→ **What the task requires**: Your reply should be one number: the count of lines holding the word "type".

→ **Entries**:
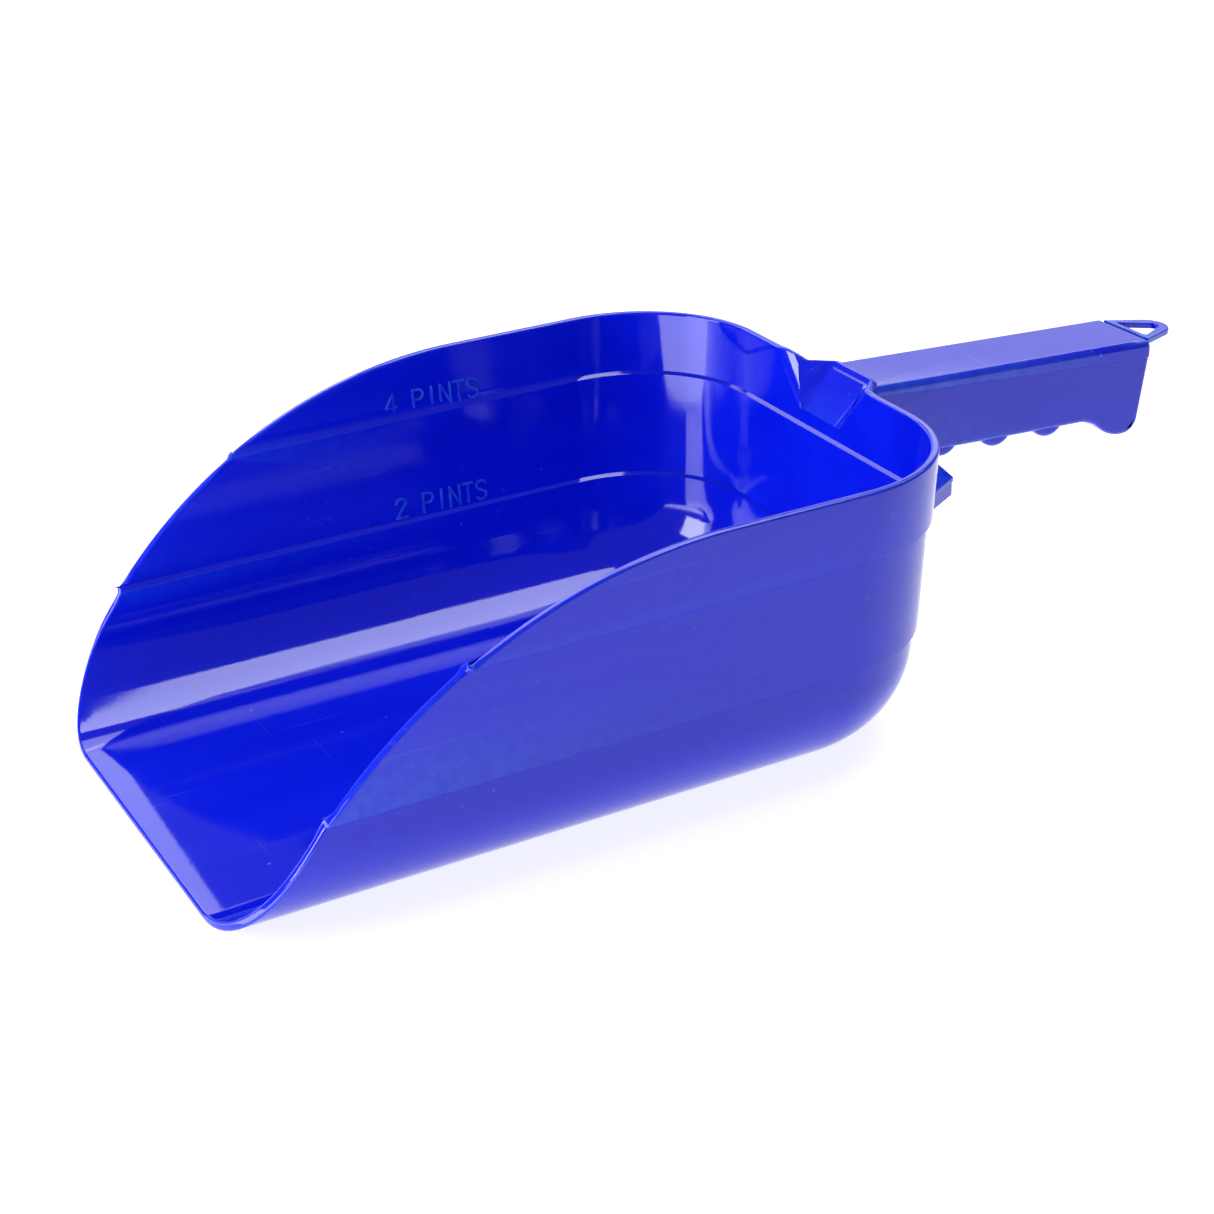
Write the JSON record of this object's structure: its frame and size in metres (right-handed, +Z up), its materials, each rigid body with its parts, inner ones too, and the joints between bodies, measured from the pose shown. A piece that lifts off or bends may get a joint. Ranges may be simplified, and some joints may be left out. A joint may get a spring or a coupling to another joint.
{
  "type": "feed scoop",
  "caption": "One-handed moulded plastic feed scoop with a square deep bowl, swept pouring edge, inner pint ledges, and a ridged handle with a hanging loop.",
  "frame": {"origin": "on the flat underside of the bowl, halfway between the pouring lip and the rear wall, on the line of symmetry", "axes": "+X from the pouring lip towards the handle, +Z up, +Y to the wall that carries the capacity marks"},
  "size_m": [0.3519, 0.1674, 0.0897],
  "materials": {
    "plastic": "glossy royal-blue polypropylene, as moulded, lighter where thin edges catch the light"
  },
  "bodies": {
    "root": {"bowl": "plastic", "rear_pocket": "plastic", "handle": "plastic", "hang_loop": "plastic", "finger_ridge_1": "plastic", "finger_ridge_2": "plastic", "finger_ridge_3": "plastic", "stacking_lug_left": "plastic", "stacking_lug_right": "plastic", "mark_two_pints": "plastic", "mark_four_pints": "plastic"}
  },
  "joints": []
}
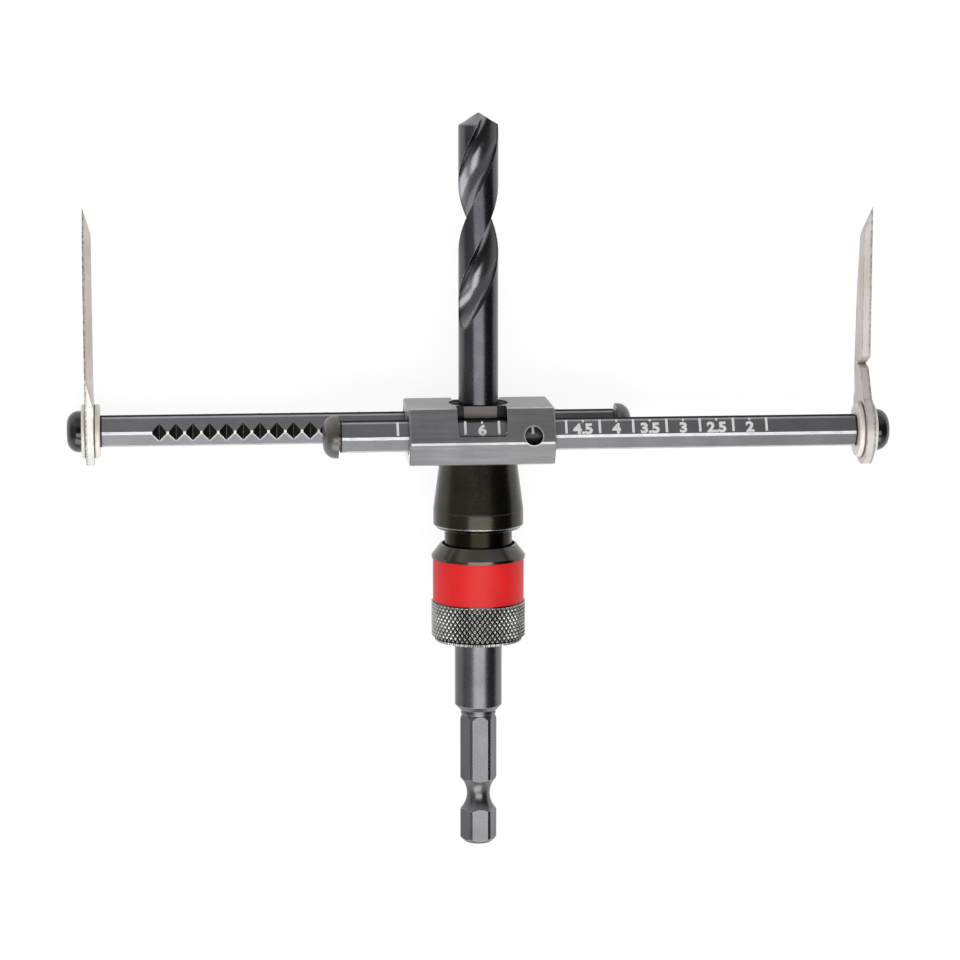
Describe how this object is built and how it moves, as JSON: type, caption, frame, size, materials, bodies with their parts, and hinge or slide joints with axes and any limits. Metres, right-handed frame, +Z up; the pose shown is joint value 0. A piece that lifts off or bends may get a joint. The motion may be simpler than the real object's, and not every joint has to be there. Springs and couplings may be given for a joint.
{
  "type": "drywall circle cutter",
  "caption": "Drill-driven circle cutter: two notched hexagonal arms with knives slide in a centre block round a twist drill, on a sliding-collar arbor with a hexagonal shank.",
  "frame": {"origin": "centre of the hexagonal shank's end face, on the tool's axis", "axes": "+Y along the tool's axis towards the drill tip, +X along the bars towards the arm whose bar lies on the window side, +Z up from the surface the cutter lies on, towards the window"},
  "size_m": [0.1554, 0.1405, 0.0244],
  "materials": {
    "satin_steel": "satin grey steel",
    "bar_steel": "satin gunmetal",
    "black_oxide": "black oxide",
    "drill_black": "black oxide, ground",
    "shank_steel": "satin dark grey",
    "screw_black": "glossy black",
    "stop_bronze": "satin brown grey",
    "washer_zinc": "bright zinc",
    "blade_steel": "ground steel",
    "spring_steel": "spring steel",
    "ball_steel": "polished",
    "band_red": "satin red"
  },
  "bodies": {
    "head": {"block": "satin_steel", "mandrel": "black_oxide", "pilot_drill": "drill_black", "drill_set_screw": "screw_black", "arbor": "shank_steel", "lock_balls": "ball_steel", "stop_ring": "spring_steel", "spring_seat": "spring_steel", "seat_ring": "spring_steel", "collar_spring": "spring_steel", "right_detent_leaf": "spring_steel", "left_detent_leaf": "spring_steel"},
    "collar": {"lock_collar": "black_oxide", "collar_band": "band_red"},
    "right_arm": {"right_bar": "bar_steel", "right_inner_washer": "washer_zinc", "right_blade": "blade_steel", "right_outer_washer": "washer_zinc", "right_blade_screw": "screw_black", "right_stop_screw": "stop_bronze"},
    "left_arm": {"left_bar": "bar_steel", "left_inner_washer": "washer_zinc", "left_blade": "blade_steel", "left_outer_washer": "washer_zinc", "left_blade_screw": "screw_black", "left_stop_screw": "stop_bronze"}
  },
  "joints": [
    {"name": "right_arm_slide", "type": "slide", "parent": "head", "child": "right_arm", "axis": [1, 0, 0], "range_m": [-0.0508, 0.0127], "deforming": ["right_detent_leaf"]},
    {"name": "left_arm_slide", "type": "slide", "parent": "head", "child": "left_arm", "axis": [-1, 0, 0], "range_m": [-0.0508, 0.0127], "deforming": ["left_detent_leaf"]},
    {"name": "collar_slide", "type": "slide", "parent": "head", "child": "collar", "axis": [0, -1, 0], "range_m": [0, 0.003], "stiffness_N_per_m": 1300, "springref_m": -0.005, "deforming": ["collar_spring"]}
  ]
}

--

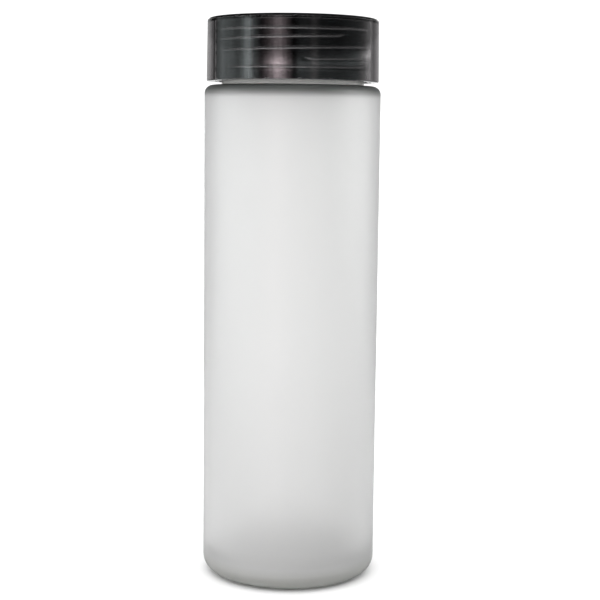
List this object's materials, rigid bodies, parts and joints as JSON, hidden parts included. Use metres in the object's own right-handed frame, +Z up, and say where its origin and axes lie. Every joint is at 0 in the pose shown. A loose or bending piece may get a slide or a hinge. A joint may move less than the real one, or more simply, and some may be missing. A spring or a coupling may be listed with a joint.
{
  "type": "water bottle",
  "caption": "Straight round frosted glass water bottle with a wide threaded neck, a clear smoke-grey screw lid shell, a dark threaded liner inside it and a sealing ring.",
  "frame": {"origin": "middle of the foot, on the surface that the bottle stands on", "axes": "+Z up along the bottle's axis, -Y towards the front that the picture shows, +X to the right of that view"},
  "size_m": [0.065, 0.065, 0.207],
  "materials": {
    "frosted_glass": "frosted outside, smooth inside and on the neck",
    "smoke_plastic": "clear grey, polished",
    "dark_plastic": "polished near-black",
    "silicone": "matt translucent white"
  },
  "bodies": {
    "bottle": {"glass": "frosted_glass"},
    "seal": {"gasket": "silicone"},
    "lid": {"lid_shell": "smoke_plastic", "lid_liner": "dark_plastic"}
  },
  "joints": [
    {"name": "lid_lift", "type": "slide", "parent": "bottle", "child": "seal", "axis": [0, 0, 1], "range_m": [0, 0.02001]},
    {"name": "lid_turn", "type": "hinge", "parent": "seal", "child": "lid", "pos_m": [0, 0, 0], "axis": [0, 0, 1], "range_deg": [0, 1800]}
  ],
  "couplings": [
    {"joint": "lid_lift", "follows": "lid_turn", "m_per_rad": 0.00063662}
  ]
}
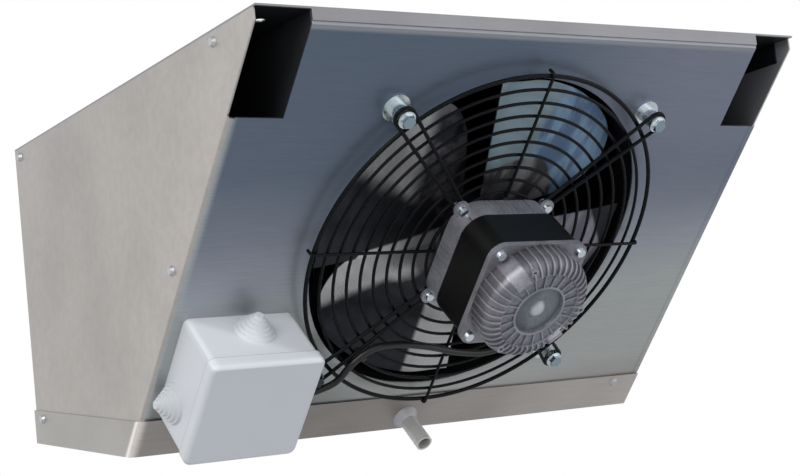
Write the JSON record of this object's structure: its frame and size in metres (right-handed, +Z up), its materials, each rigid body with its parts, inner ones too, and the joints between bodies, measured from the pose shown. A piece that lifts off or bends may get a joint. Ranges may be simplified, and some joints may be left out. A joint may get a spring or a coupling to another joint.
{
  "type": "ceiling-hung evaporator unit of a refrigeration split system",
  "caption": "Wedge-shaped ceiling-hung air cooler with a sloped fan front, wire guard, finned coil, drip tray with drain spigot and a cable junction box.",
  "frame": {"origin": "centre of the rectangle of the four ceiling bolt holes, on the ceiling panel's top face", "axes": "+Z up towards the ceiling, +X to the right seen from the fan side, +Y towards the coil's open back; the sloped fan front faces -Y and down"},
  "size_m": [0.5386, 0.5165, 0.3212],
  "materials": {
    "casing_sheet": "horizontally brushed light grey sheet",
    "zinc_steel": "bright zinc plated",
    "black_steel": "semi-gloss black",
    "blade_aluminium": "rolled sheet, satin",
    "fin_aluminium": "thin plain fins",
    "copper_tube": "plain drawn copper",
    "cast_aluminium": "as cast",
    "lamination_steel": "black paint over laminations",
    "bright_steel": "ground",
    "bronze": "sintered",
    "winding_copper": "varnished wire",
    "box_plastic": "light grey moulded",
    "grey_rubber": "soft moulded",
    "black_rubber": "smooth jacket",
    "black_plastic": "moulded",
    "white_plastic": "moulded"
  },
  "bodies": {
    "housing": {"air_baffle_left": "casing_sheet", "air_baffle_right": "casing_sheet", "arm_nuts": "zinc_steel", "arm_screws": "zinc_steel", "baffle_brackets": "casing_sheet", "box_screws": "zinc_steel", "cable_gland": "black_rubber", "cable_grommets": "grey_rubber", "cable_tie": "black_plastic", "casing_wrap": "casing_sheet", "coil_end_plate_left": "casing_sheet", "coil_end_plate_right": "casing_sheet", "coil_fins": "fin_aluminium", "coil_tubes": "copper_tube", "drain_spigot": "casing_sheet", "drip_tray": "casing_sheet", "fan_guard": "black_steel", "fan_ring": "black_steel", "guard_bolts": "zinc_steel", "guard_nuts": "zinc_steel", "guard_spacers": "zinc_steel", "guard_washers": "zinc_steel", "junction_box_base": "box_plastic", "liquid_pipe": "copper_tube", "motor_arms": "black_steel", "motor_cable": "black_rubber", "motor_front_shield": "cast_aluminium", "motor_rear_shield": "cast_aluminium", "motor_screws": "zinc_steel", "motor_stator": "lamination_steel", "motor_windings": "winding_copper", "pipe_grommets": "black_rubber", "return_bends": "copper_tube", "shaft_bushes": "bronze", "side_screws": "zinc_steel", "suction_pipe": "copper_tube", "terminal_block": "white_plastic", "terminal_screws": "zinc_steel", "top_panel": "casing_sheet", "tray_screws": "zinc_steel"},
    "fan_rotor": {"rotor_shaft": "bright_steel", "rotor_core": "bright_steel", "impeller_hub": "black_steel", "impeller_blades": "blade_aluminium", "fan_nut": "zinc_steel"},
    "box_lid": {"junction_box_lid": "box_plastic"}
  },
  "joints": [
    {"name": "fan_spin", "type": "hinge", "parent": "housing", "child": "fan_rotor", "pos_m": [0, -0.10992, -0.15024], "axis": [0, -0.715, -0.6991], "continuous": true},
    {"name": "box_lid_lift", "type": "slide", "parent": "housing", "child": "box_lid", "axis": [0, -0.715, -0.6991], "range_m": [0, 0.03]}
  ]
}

→ **Exercise response**: 12